Nas três decisões, Fachin defendeu o Estatuto do Desarmamento e destacou o risco de elevação da violência como um todo: “Deve-se indagar se a facilitação à circulação de armas, na sociedade, aumenta ou diminui a expectativa de violência privada. Antecipando a resposta à qual me encaminharei, penso que se deve concluir pelo aumento do risco e consequente violação do dever de proteção pelo Estado.”
Ele também avaliou que, “em contextos de alta violência e sistemática violação de direitos humanos, como é o caso brasileiro”, deve ser considerada “a propensão a otimizar o direito à vida e à segurança, mitigando riscos de aumento da violência”.
Decisões
Entre outros pontos, Fachin derrubou o trecho de um decreto que dispensava a pessoa interessada em adquirir uma arma de fogo de comprovar que realmente precisa dela. A norma estabelece que, no ato da compra, um dos documentos a serem apresentados é a “declaração de efetiva necessidade”. O decreto definia também que deve ser presumida a veracidade dos fatos e circunstâncias informados no documento, trecho que foi suspenso agora por Fachin.
O ministro determinou que “a posse de armas de fogo só pode ser autorizada às pessoas que demonstrem concretamente, por razões profissionais ou pessoais, possuírem efetiva necessidade”.

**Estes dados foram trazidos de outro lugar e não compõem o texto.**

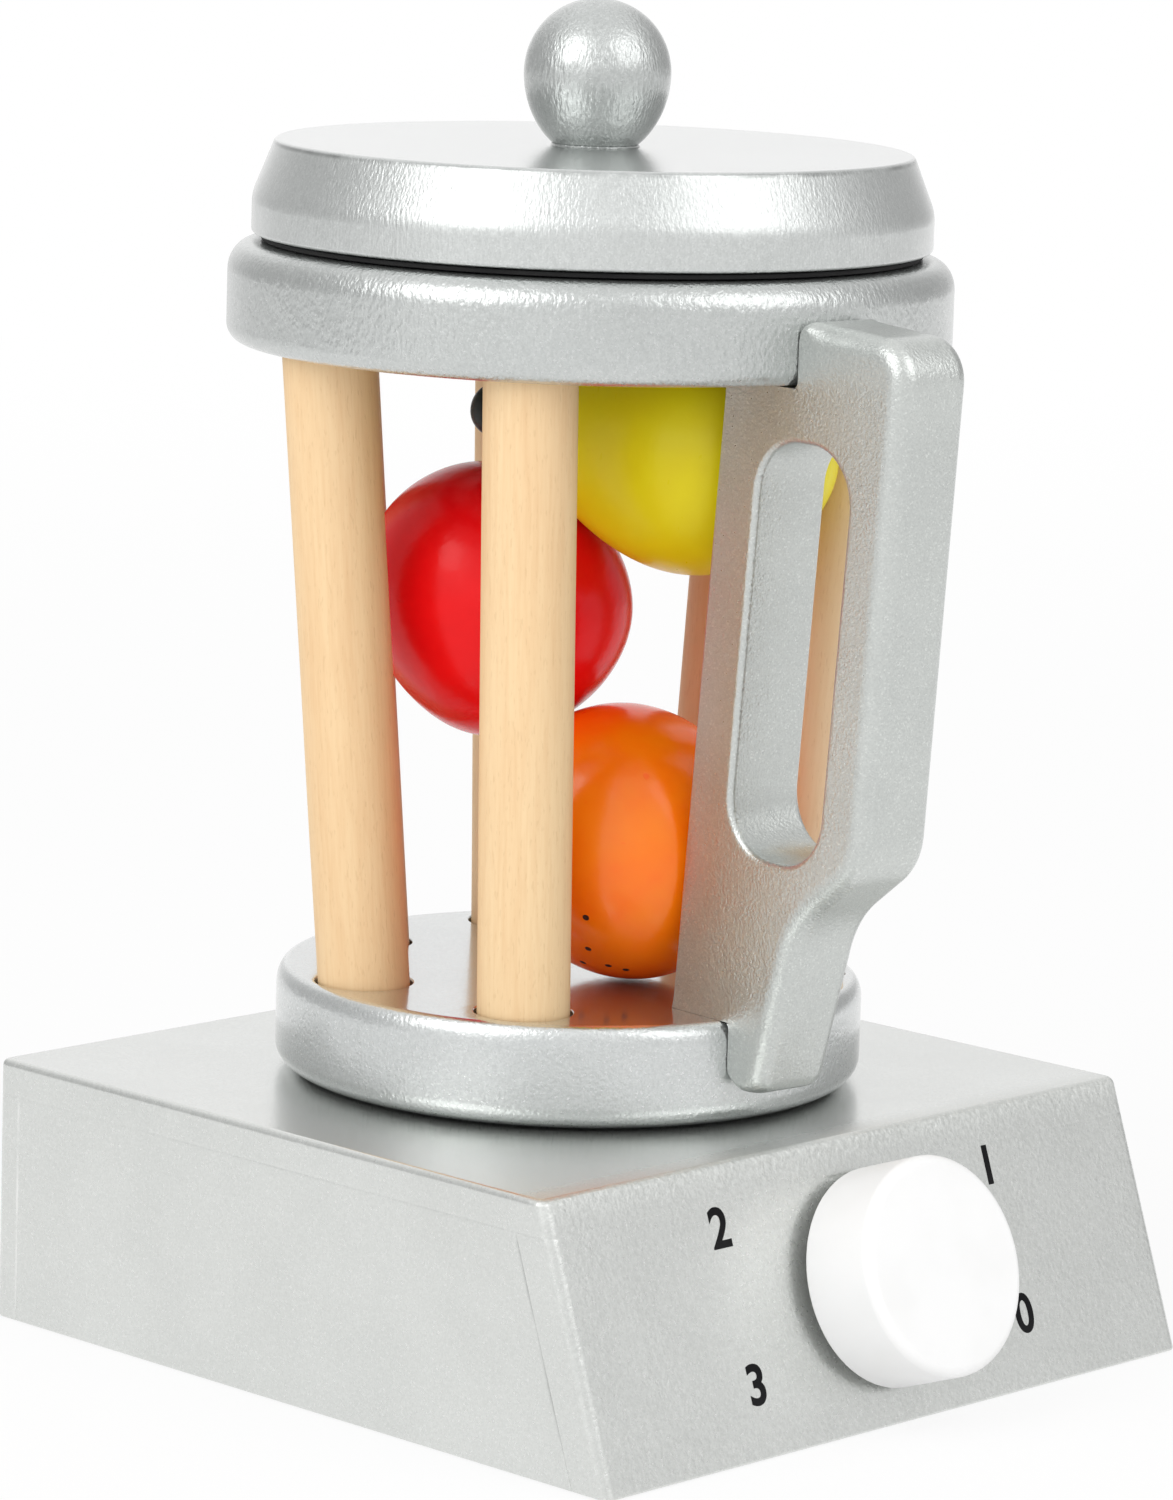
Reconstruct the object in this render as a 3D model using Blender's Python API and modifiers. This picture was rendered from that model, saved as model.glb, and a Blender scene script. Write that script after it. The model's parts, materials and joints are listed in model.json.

Fachin também suspendeu uma portaria interministerial, dos ministérios da Defesa e da Justiça, que permite a uma pessoa comprar por mês até 300 unidades de munição esportiva calibre .22 de fogo circular, 200 unidades de munição de caça e esportiva nos calibres 12, 16, 20, 24, 28, 32, 36 e 9.1mm, e 50 unidades das demais munições de calibres permitidos.
A portaria foi editada pelos dois ministérios por determinação de um decreto editado por Bolsonaro em 2019. No lugar, Fachin determinou que a aquisição de munições “se vincula àquilo que, de forma diligente e proporcional, garanta apenas o necessário à segurança dos cidadãos”.
Fachin também determinou que decretos presidenciais não poderão ir além do que já diz o Estatuto do Desarmamento sobre hipóteses de “efetiva necessidade” de arma de fogo. Fixou ainda que “a aquisição de armas de fogo de uso restrito só pode ser autorizada no interesse da própria segurança pública ou da defesa nacional, não em razão do interesse pessoal do requerente”.
Ao GLOBO, Bruno Langeani, do Instituto Sou da Paz, que atua nos processos, comemorou: “Acredito que esta é a decisão mais importante da justiça sobre este tema, pois restabelece a necessidade de análise de efetiva necessidade nos casos de compra e porte, e sinaliza muito claramente que os limites novos de armas e munições (especialmente para CAC) não totalmente desproporcionais.”